# After Market shift knob



## rtsoul (Feb 6, 2009)

I was wondering if anyone has tried to just tap the stock shift rod to accept an aftermarket shift knob like a hurst t handle? Thought I would give it a try before forking over $400 for a hunk of metal. I know just putting a short shifter would do it but kids kinda suck the $$ out of ya.


----------



## ricekiller848 (Oct 24, 2007)

I took mine off and took a 8 ball (from a pool table) and put that on.
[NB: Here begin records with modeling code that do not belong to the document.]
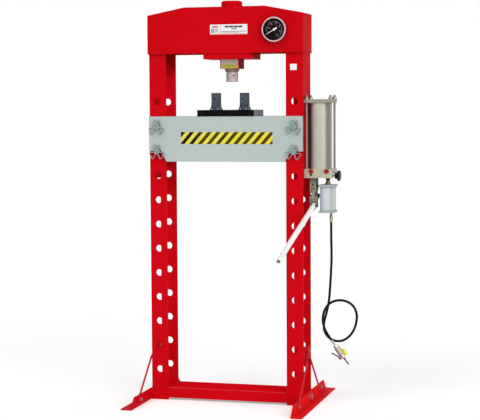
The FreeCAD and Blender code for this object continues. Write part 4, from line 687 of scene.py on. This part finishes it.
# ------ geometry nodes
class Repeat(Nodes):
    """A Geometry Nodes tree that puts copies of one shape on points, with named inputs for its sizes."""

    def __init__(self, name, sizes, material):
        super().__init__(bpy.data.node_groups.new(name, "GeometryNodeTree"))
        self.name = name
        self.material = material
        self.values = {}
        sockets = self.tree.interface
        sockets.new_socket(name="Geometry", in_out="OUTPUT", socket_type="NodeSocketGeometry")
        for label, value in sizes.items():
            kind = "NodeSocketInt" if isinstance(value, int) else "NodeSocketFloat"
            kind = "NodeSocketVector" if isinstance(value, (tuple, Vector)) else kind
            socket = sockets.new_socket(name=label, in_out="INPUT", socket_type=kind)
            self.values[socket.identifier] = value
        self.inputs = self.add("NodeGroupInput").outputs

    def finish(self, points, shape, rotation=(0.0, 0.0, 0.0)):
        """Puts shape on the points, makes the copies real and gives them the material: a plain mesh."""
        inputs = {"Points": points, "Instance": shape, "Rotation": rotation}
        copies = self.add("GeometryNodeInstanceOnPoints", inputs).outputs["Instances"]
        real = self.add("GeometryNodeRealizeInstances", {"Geometry": copies}).outputs["Geometry"]
        dressed = self.add("GeometryNodeSetMaterial", {"Geometry": real, "Material": self.material})
        self.put(self.add("NodeGroupOutput").inputs["Geometry"], dressed.outputs["Geometry"])
        holder = add_to_scene(self.name + "_holder", bpy.data.meshes.new(self.name + "_holder"))
        modifier = holder.modifiers.new(self.name, "NODES")
        modifier.node_group = self.tree
        for identifier, value in self.values.items():
            modifier[identifier] = value
        mesh = plain_mesh(holder)
        mesh.name = self.name
        return mesh


def marks_on_arc(name, centre, radius, bar, count, dial, material):
    """Bars on an arc that is seen from the front, turned with it; the dial's angles run clockwise from the top."""
    sizes = {"Centre": centre, "Radius": radius, "Bar": bar, "Count": count, "First": dial.first, "Sweep": dial.sweep}
    tree = Repeat(name, sizes, material)
    line = tree.add("GeometryNodeMeshLine", {"Count": tree.inputs["Count"], "Offset": (0, 0, 0)})
    index = tree.add("GeometryNodeInputIndex").outputs[0]
    share = tree.math("DIVIDE", index, tree.math("SUBTRACT", tree.inputs["Count"], 1))
    angle = tree.math("ADD", tree.inputs["First"], tree.math("MULTIPLY", share, tree.inputs["Sweep"]))
    x = tree.math("MULTIPLY", tree.math("SINE", angle), tree.inputs["Radius"])
    z = tree.math("MULTIPLY", tree.math("COSINE", angle), tree.inputs["Radius"])
    offset = tree.add("ShaderNodeCombineXYZ", {"X": x, "Z": z}).outputs[0]
    place = tree.add("ShaderNodeVectorMath", {0: tree.inputs["Centre"], 1: offset}, operation="ADD").outputs[0]
    points = tree.add("GeometryNodeSetPosition", {"Geometry": line.outputs[0], "Position": place}).outputs[0]
    turn = tree.add("FunctionNodeAxisAngleToRotation", {"Axis": (0, 1, 0), "Angle": angle}).outputs[0]
    shape = tree.add("GeometryNodeMeshCube", {"Size": tree.inputs["Bar"]}).outputs["Mesh"]
    return tree.finish(points, shape, turn)


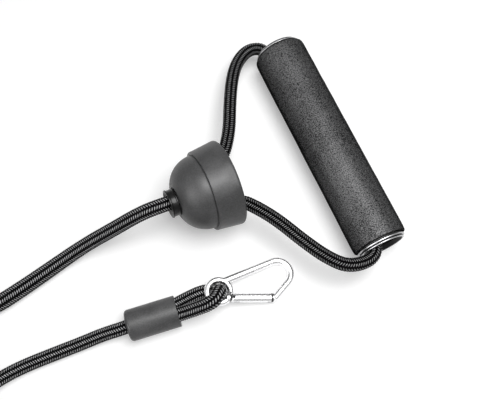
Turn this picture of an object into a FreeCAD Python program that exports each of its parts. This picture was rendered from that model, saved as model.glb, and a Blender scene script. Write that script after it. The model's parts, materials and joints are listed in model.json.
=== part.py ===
"""Resistance band with a foam hand grip, a bell-shaped cord cup and a snap hook.

Millimetres. +Z is up and the floor is z = 0. The grip lies along Y, the cup's
cord leaves towards -X, and the origin is under the middle of the handle and hook.
"""
import FreeCAD, Part
import math
import os

V = FreeCAD.Vector
ORIGIN = V(0, 0, 0)
AXIS_X = V(1, 0, 0)
AXIS_Y = V(0, 1, 0)
AXIS_Z = V(0, 0, 1)

# ---------------------------------------------------------------- dimensions
# Cords: a latex core in a braided sheath.
handle_cord_d = 7.6
band_d = 7.8
channel_gap = 0.3            # free space round a cord in the hole it runs through
bend_share = 0.45            # of the shorter run beside it, taken by each arc
overrun = 1.0                # how far a cutting tool runs past what it cuts

# Hand grip: foam on a stiff tube, closed by two flanged caps.
grip_x = 41.0                # the grip's axis, measured from the origin
tube_d = 25.4
tube_wall = 1.2
foam_wall = 2.8
foam_d = tube_d + 2 * foam_wall
foam_length = 128.0
foam_edge_r = 2.2
fit_gap = 0.05               # radial clearance of pushed-together round parts
cap_plug_wall = 0.9
cap_plug_length = 14.0
cap_overhang = 1.3           # how far the flange reaches past the tube
cap_flange_d = tube_d + 2 * cap_overhang
cap_flange_t = 1.8
cap_mouth_r = 11.7           # of the hole's flared mouth
cap_lip_width = 0.8
cap_lip_height = 0.6
cap_lip_r = 0.3
cap_edge_r = 0.5

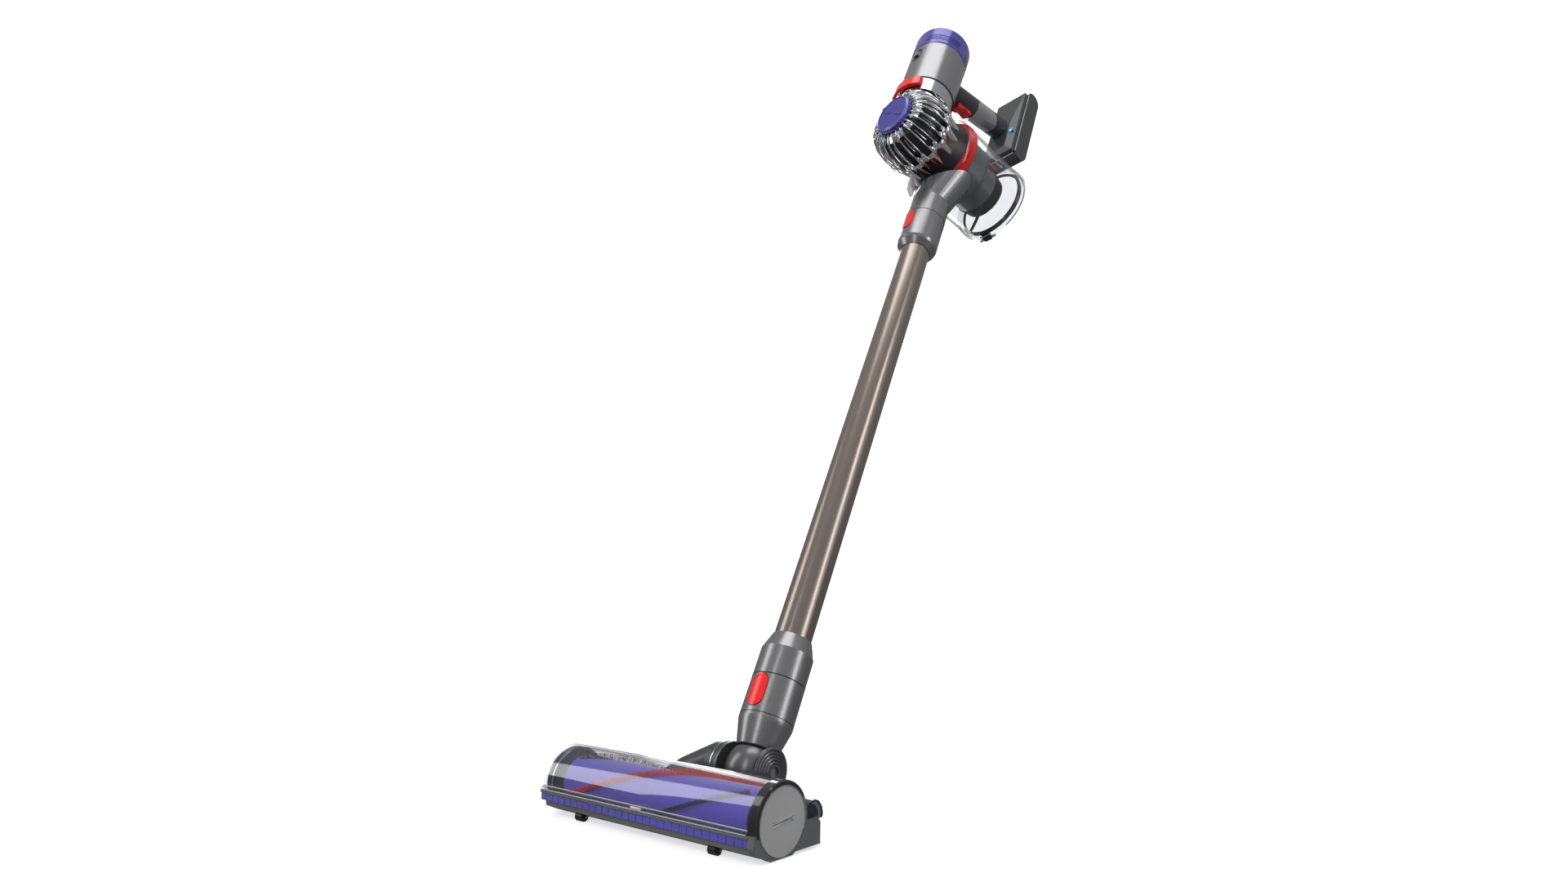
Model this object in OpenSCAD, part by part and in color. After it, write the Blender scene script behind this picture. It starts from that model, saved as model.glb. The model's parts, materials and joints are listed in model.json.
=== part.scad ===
// Cordless stick vacuum: floor head with a driven brush bar, swivelling neck, wand, and a
// hand-held unit with cyclones, bin, motor, handle and battery. Millimetres, +Z up.
// Origin: on the floor, at mid width, under the brush bar axis. +X is the head's right end,
// -Y its front, +Y the user's side. Parts above the elbow are drawn in the wand's own frame:
// z runs up the wand from the elbow centre and -y is the side with the two red buttons.

/* [Stance] */
// Backward lean of the wand, degrees
wand_lean = 28.3; // [15:0.1:40]
// Sideways lean of the wand, degrees
wand_side = -3.2; // [-6:0.1:6]
// Turn of the wand about its own axis, degrees
wand_twist = -9; // [-20:0.5:20]

/* [Floor head] */
// Width of the head over both end faces
head_w = 250; // [240:1:270]
// Height of the brush bar axis
brush_z = 26.3; // [26:0.1:28]
// Outer radius of the clear cover
cover_r = 28.1; // [27.8:0.1:28.4]
// Radius of the round end cap
disc_r = 24.3; // [23:0.1:24.6]
// Radius of the bare brush bar
core_r = 20.5; // [20:0.1:21]
// Radius at the bristle tips
bristle_r = 25.6; // [24:0.1:25.8]
// Length of one full turn of the bristle helix
bristle_pitch = 432; // [360:1:500]
// Depth of the head, from the brush axis to its back
head_back = 44; // [43:1:46]

/* [Neck] */
// Distance of the tilt axis behind the brush axis
elbow_y = 97.4; // [96:0.1:99]
// Height of the tilt axis
elbow_z = 34; // [33:0.1:36]
// Radius of the elbow ball
ball_r = 24; // [23.5:0.1:24.2]
// Outer radius of the neck and of both wand collars
collar_r = 25.7; // [25:0.1:26.5]

/* [Wand] */
// Radius of the wand tube
tube_r = 18.5; // [18:0.1:19]
// Joint between neck and wand, from the elbow centre
seam_low = 80.6; // [80.5:0.1:82]
// Top of the lower collar
collar_top = 124; // [120:1:130]
// Bottom lip of the upper collar
lip_z = 655; // [640:1:670]
// Joint between wand and hand-held unit
seam_high = 712; // [708:1:716]

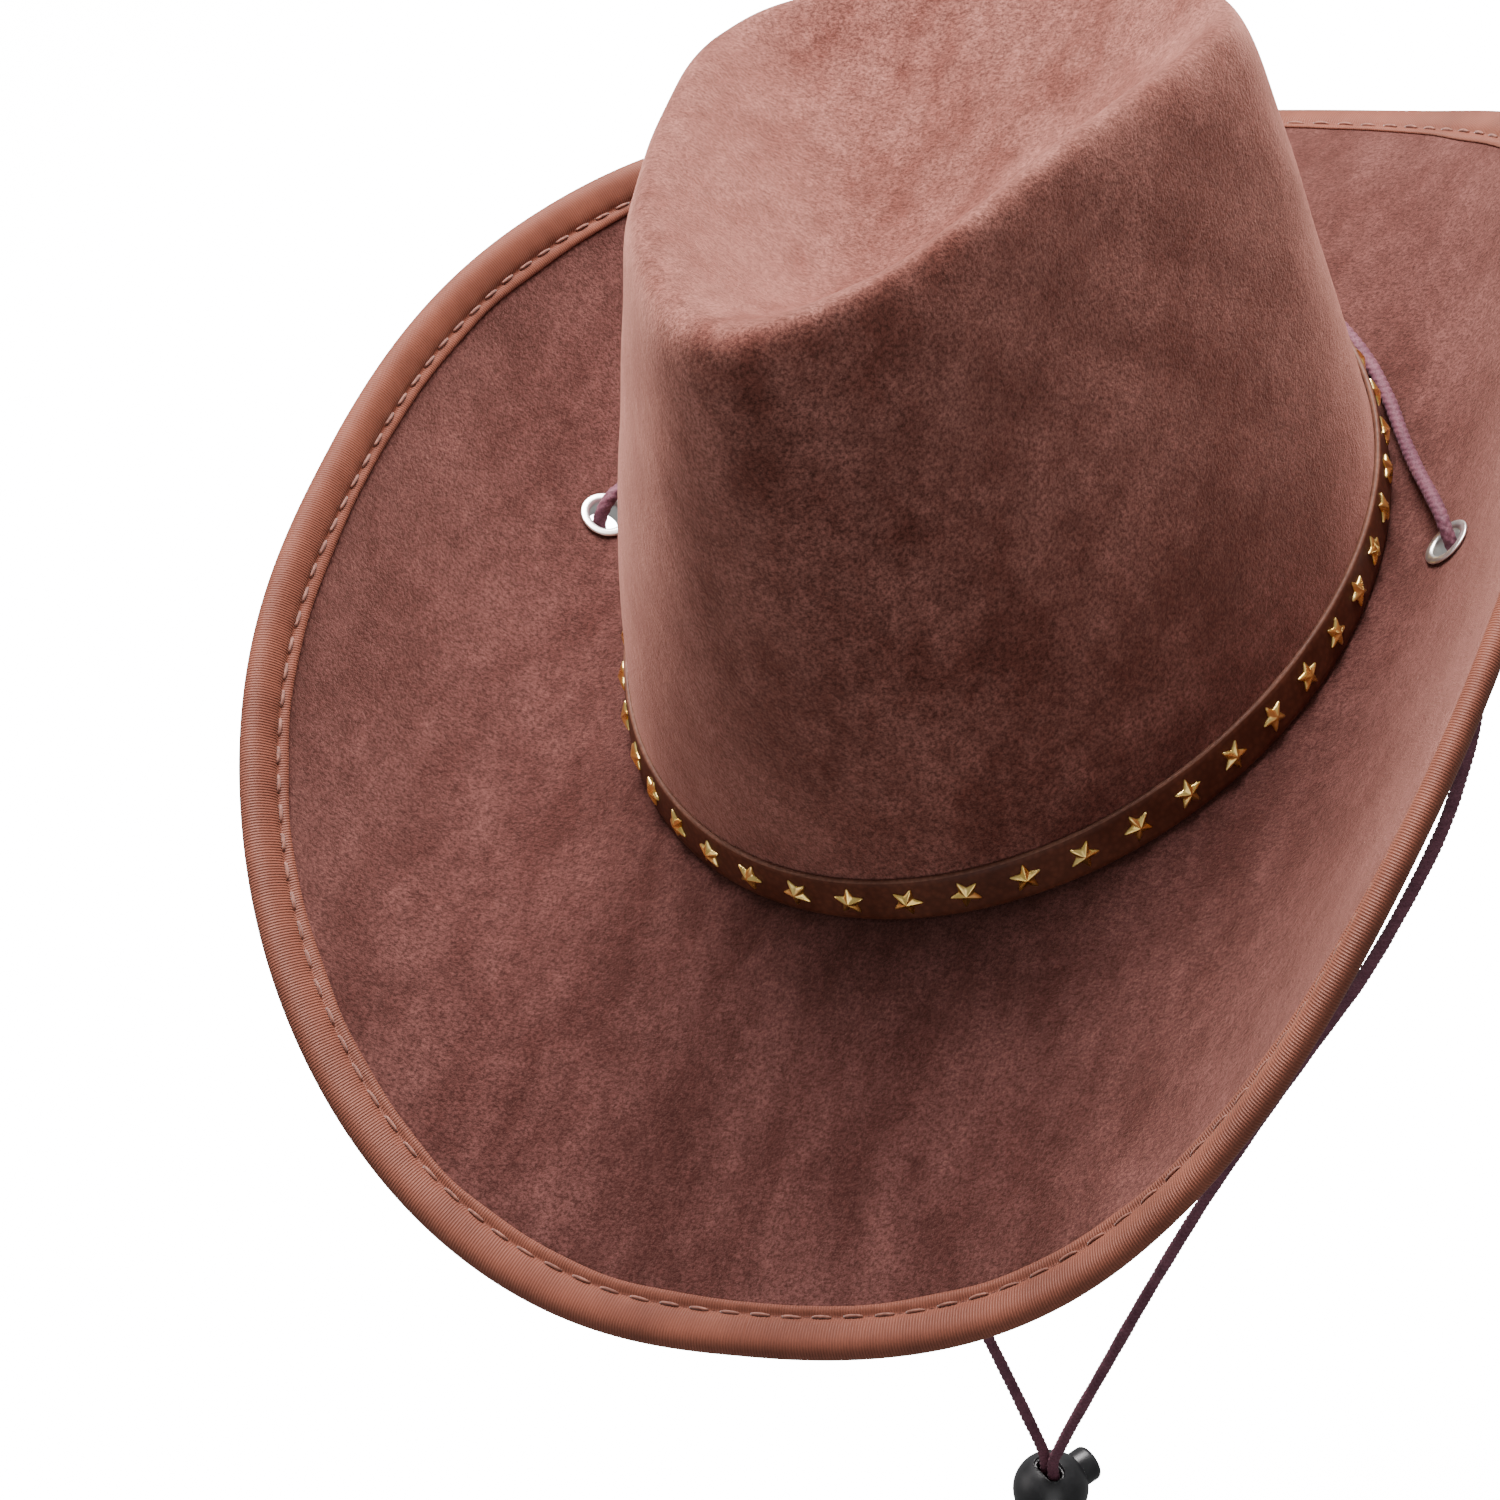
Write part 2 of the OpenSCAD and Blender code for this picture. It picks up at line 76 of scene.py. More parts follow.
# Layers
suede_t, stiffener_t, core_t, sweat_t = 0.8, 1.1, 1.6, 0.9
brim_t = 2 * suede_t + core_t
layer_gap, sweat_gap, sweat_h = 0.2, 0.5, 32
sweat_outer = suede_t + stiffener_t + sweat_gap
sweat_inner = sweat_outer + sweat_t
# Crown: half sizes of the head opening, and heights, half sizes and places of the ridge and dent
head_half_w, head_half_l = 81.5, 99
base_w, base_l = head_half_w + sweat_inner, head_half_l + sweat_inner
crown_front_h, crown_back_h = 140, 98
ridge_half_w, ridge_front, ridge_back, ridge_wide_y = 62, 78, 93, 56
dent_depth, dent_y, crown_lean = 26, 20, 4.5
# Brim: half sizes, squareness of its outline, and how far the sides rise and the ends dip
brim_half_w, brim_front, brim_back, brim_wide_y = 140, 182, 200, -18
front_square, back_square = 2.53, 2.2
side_curl, end_dip = 54, 21
# Trim
strap_low, strap_h, strap_t = 0.8, 10.5, 1.5
star_count, star_w, first_star = 46, 7, -1.6
eyelet_angle, eyelet_reach, barrel_d = math.radians(96), 0.32, 8.8
cord_d, lock_d, button_travel = 3.2, 20.8, 2.5

# ---- Camera ----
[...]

Looks cool to me.


----------



## raspantienator (Nov 20, 2007)

On a Black GTO, it would definitely look cool.


----------



## george g (Mar 26, 2009)

tnamotorsports on ebay sells a stick with treads for about $25 shipped.i have 1 with a hurst pistol grip knob feels nice


----------



## UdnUdnGTO (Jan 30, 2006)

I bought a t-bar knob from Summit. Love it. IT is made of aluminum and gets pretty hot in the summer. Great look though.


----------



## bilivegas (Feb 1, 2008)

*Shift knob*

my stock shift knob in my 05 started to chip and lose its finish, so I replaced it with a Titanium ball style weighted shifter, and it mounts like most aftermarket knobs, with three threaded allen key bolts in the bottom of the handle. I then used the rubber gasket from the stock piece, and zip tied the boot to it from the inside, then when re assembled, The boot comes right up to the bottom of the handle, and is tight enough to keep transmission heat from rising into the car. Looks and shifts great, and shorthened the height of the shifter by an inch or so.


----------